Justamente como resultado daquela consulta, sobreveio a referida REN 517/2012, que alterou parcialmente a REN 482/2012, para expressamente definir, em seu art. 2º, III, o sistema de compensação como uma cessão de energia por empréstimo a título gratuito.
Não obstante isso, o fato é que a natureza de empréstimo foi solenemente ignorada pelas Fazendas Públicas, para quem o ICMS é devido quando do consumo da energia cedida às distribuidoras.

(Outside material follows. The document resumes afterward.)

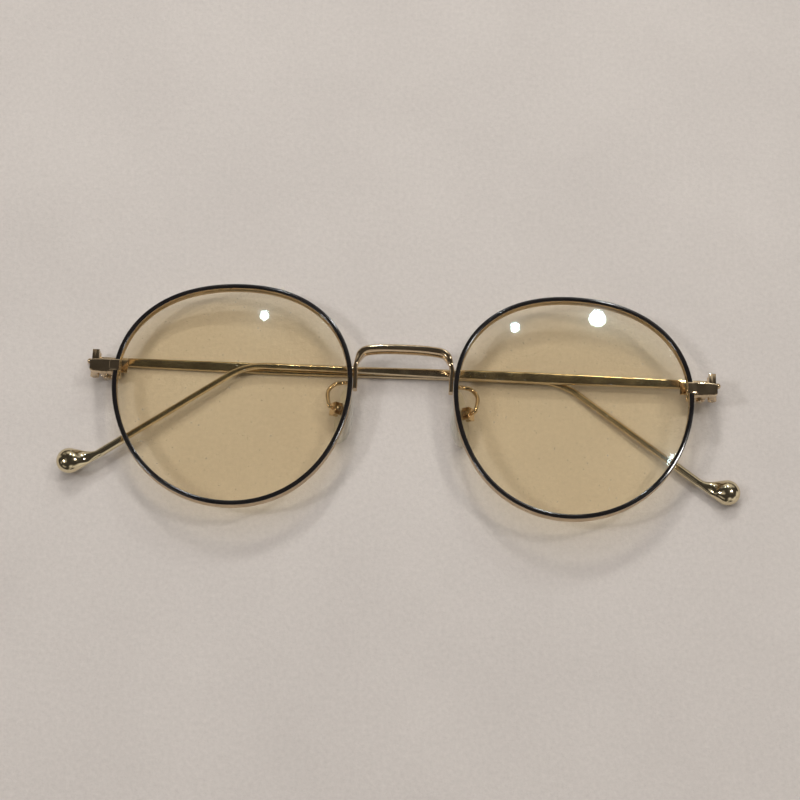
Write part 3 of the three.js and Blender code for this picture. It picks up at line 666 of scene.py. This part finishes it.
def build_tip(side, word):
    along = Vector((math.cos(BEND), -math.sin(BEND), 0))
    up = Vector((0, 0, 1))
    across = up.cross(along)
    start = temple_at(SLEEVE)
    places = [0.0, 0.08, 0.22] + [lerp(0.5, SLEEVE_END, i / 10) for i in range(11)]
    places += [lerp(SLEEVE_END, NECK_END, i / 16) for i in range(1, 17)]
    places += [BALL_S + BALL_R * math.sin(lerp(-0.75, 1.54, i / 30)) for i in range(1, 31)]
    stations = []
    for s in places:
        upper, lower, thick = tip_edges(s)
        ease = {0.0: 0.86, 0.08: 0.95}.get(s, 1.0)
        middle = start + along * s + across * ((upper + lower) / 2)
        outline = rounded((upper - lower) / 2 * ease, thick * ease, 2, 36)
        stations.append((middle, across, up, outline))
    verts, faces = loft(stations)
    verts, faces = mirror(verts, faces, -side)
    finish_mesh(
        f"{word}_tip_smooth", verts, faces, temple_frame(side), f"{word}_temple_assembly",
        f"{word}_temple_tip", [tip_gold],
    )


# ---------------------------------------------------------------- nose pads and their arms
PIVOT = Vector((13.8, -1.5, -3.9))
pad_z = Vector((-0.85, 0, -0.527)).normalized()
long_axis = Vector((-0.2, 0.98, 0))
pad_y = (long_axis - pad_z * long_axis.dot(pad_z)).normalized()
pad_x = pad_y.cross(pad_z)
PAD = Matrix((pad_x, pad_y, pad_z)).transposed().to_4x4()
PAD.translation = PIVOT
PAD_HALF_WIDTH, PAD_HALF_HEIGHT, PAD_NARROWING = 3.2, 6.2, 0.28
PAD_SEAT, PAD_DROP = 1.45, 0.7
PAD_SIDES = 72
ARM_R, ARM_ROOT_Y, ARM_Z = 0.45, 4.0, -4.4
BOX_BACK = 0.9


def build_pad(side, word):
    """A drop-shaped cushion, built up in layers of (height, share of the full outline)."""
    layers = [
        (0.0, 0.80), (0.04, 0.86), (0.14, 0.92), (0.3, 0.97), (0.5, 1.0), (0.75, 0.995), (0.95, 0.96),
        (1.12, 0.89), (1.27, 0.79), (1.38, 0.65), (1.45, 0.45), (1.49, 0.22), (1.5, 0.06),
    ]
    stations = []
    for z, grow in layers:
        ring = []
        for i in range(PAD_SIDES):
            a = i / PAD_SIDES * 2 * math.pi
            width = PAD_HALF_WIDTH * (1 - PAD_NARROWING * math.sin(a))
            ring.append((width * math.cos(a) * grow, PAD_HALF_HEIGHT * math.sin(a) * grow))
        centre = Vector((0, -PAD_DROP, PAD_SEAT + z))
        stations.append((centre, Vector((1, 0, 0)), Vector((0, 1, 0)), ring))
    verts, faces = loft(stations)
    verts = [PAD @ v for v in verts]
    verts, faces = mirror(verts, faces, side)
    finish_mesh(
        f"{word}_nose_pad_smooth", verts, faces, FRONT, f"{word}_nose_pad_assembly",
        f"{word}_nose_pad", [silicone], sharp=60,
    )


def build_arm(side, word):
    """A wire from the rim's back that loops round to the back of the pad box."""
    angle = math.pi - ARM_ROOT_Y / RIM_R
    root = rim_point(angle) - rim_outward(angle) * (RIM_FACE / 2)
    back = PIVOT - pad_z * (BOX_BACK + 0.1)
    points = [
        Vector((root.x, root.y, -RIM_DEPTH + 0.05)),
        Vector((root.x + 0.05, root.y + 0.1, -RIM_DEPTH - 0.8)),
        Vector((root.x + 1.3, root.y + 0.7, ARM_Z)),
        Vector((root.x + 3.3, root.y + 0.3, ARM_Z - 0.2)),
        Vector((root.x + 4.6, root.y - 1.7, ARM_Z + 0.4)),
        back - pad_z * 0.7 + Vector((0.1, 0.7, 0)),
        back,
    ]
    verts, faces = loft(tube(catmull(points, 90), ARM_R))
    verts, faces = mirror(verts, faces, side)
    finish_mesh(
        f"{word}_pad_arm_smooth", verts, faces, FRONT, "front", f"{word}_pad_arm", [gold]
    )


build_bridge()
for word, side in (("left", 1), ("right", -1)):
    build_rim(side, word)
    build_lens(side, word)
    build_endpiece(side, word)
    build_temple(side, word)
    build_tip(side, word)
    build_pad(side, word)
    build_arm(side, word)


# ---------------------------------------------------------------- small hardware keeps its CAD shape
EDGE, FINE_EDGE = 0.06, 0.03


def dress(node, material, width=EDGE):
    """Give a CAD node its material and, unless the width is 0, rounded edges."""
    obj = frame["nodes"][node]
    obj.data.materials.clear()
    obj.data.materials.append(material)
    weld = obj.modifiers.new("weld", "WELD")
    weld.merge_threshold = 1e-6
    if width:
        bevel = obj.modifiers.new("bevel", "BEVEL")
        bevel.width = width * MM
        bevel.segments = 2
        bevel.limit_method = "ANGLE"
        bevel.angle_limit = math.radians(40)
    obj.data.shade_smooth()


for word in ("left", "right"):
    for part in ("lock_upper", "lock_lower", "hinge_front_leaf", "hinge_temple_leaf", "pad_box"):
        dress(f"{word}_{part}", gold)
    dress(f"{word}_stud", gold, 0)
    for part in ("lock_screw", "hinge_screw", "pad_screw", "pad_insert"):
        dress(f"{word}_{part}", screw, FINE_EDGE)

# ---------------------------------------------------------------- floor, lights and camera
bpy.ops.mesh.primitive_plane_add(size=2.4, location=(0, 0, cad_box[0][2]))
floor = bpy.context.object
floor.name = "card_floor"
floor.data.materials.append(paper_material())

world = bpy.data.worlds.new("room")
bpy.context.scene.world = world
world.use_nodes = True
wn, wl = world.node_tree.nodes, world.node_tree.links
background = wn["Background"]
coords = wn.new("ShaderNodeTexCoord")
patches = wn.new("ShaderNodeTexNoise")
patches.inputs["Scale"].default_value = 1.7
patches.inputs["Detail"].default_value = 1.0
wl.new(coords.outputs["Generated"], patches.inputs["Vector"])
levels = wn.new("ShaderNodeValToRGB")
levels.color_ramp.elements[0].position = 0.5
levels.color_ramp.elements[0].color = (0.05, 0.045, 0.04, 1)
levels.color_ramp.elements[1].position = 0.68
levels.color_ramp.elements[1].color = (0.75, 0.7, 0.64, 1)
wl.new(patches.outputs["Fac"], levels.inputs[0])
wl.new(levels.outputs[0], background.inputs["Color"])
background.inputs["Strength"].default_value = 1.0


def lamp(name, place, size, power, colour, mirrored=True):
    """A round lamp aimed at the middle of the floor; mirrored lamps show in polished parts."""
    data = bpy.data.lights.new(name, "AREA")
    data.shape = "DISK"
    data.size = size
    data.energy = power
    data.color = colour
    obj = bpy.data.objects.new(name, data)
    bpy.context.scene.collection.objects.link(obj)
    obj.location = place
    obj.rotation_euler = (-place).to_track_quat("-Z", "Y").to_euler()
    obj.visible_glossy = mirrored


# The two small lamps are placed where their reflections in the lenses call for them.
lamp("lamp_left", FRONT @ Vector((-31.6, 313, 354)), 0.014, 0.08, (0.85, 0.95, 1.0))
lamp("lamp_right", FRONT @ Vector((108.5, 315.6, 319)), 0.027, 0.16, (0.95, 1.0, 0.97))
lamp("softbox", Vector((-0.1, 0.35, 1.3)), 1.3, 9.6, (1.0, 0.97, 0.95), False)
lamp("ceiling_left", Vector((-0.8, -0.12, 1.0)), 0.16, 2.9, (0.97, 0.98, 1.0))
lamp("ceiling_right", Vector((0.62, 0.25, 1.1)), 0.16, 2.3, (1.0, 0.97, 0.93))
lamp("ceiling_far", Vector((-0.15, 0.9, 1.0)), 0.16, 2.6, (1.0, 0.98, 0.96), False)

camera_data = bpy.data.cameras.new("camera")
camera = bpy.data.objects.new("camera", camera_data)
bpy.context.scene.collection.objects.link(camera)
bpy.context.scene.camera = camera
# The camera looks along a line tilted from the front's normal to the nose side. FIELD is
# the width it sees at the glasses, and the AIM values move it sideways without turning it.
TILT, YAW, ROLL = math.radians(21.5), math.radians(0.5), math.radians(2.5)
DISTANCE, FIELD, SENSOR = 400.0, 166.0, 36.0
AIM_RIGHT, AIM_UP = 0.5, 0.33
view = Vector((math.sin(YAW), -math.sin(TILT) * math.cos(YAW), math.cos(TILT) * math.cos(YAW)))
right = Vector((0, 1, 0)).cross(view).normalized()
up = view.cross(right)
right, up = (
    right * math.cos(ROLL) + up * math.sin(ROLL),
    up * math.cos(ROLL) - right * math.sin(ROLL),
)
place = view * DISTANCE - right * AIM_RIGHT - up * AIM_UP
lean = (FRONT @ Matrix.Scale(1 / MM, 4)).to_3x3()
turn = lean @ Matrix((right, up, view)).transposed()
camera.matrix_world = Matrix.Translation(FRONT @ place) @ turn.to_4x4()
camera_data.sensor_width = SENSOR
camera_data.lens = DISTANCE * SENSOR / FIELD
camera_data.clip_start = 0.01

bpy.context.scene.view_settings.view_transform = "Standard"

Por isso, o não pagamento do ICMS na GD ficou a depender do estabelecimento de um regime de isenção, o qual que veio a ser previsto pelo acima citado Convênio Confaz nº 16/2015, e internalizado no Estado do Ceará pela Lei nº 15.892/2015. Daí, saber se a isenção recai ou não sobre a componente TUSD da tarifa de energia é que efetivamente é o objeto de análise do presente texto, reservando-se o argumento sobre a ausência de fato gerador para subsidiar uma eventual ação judicial.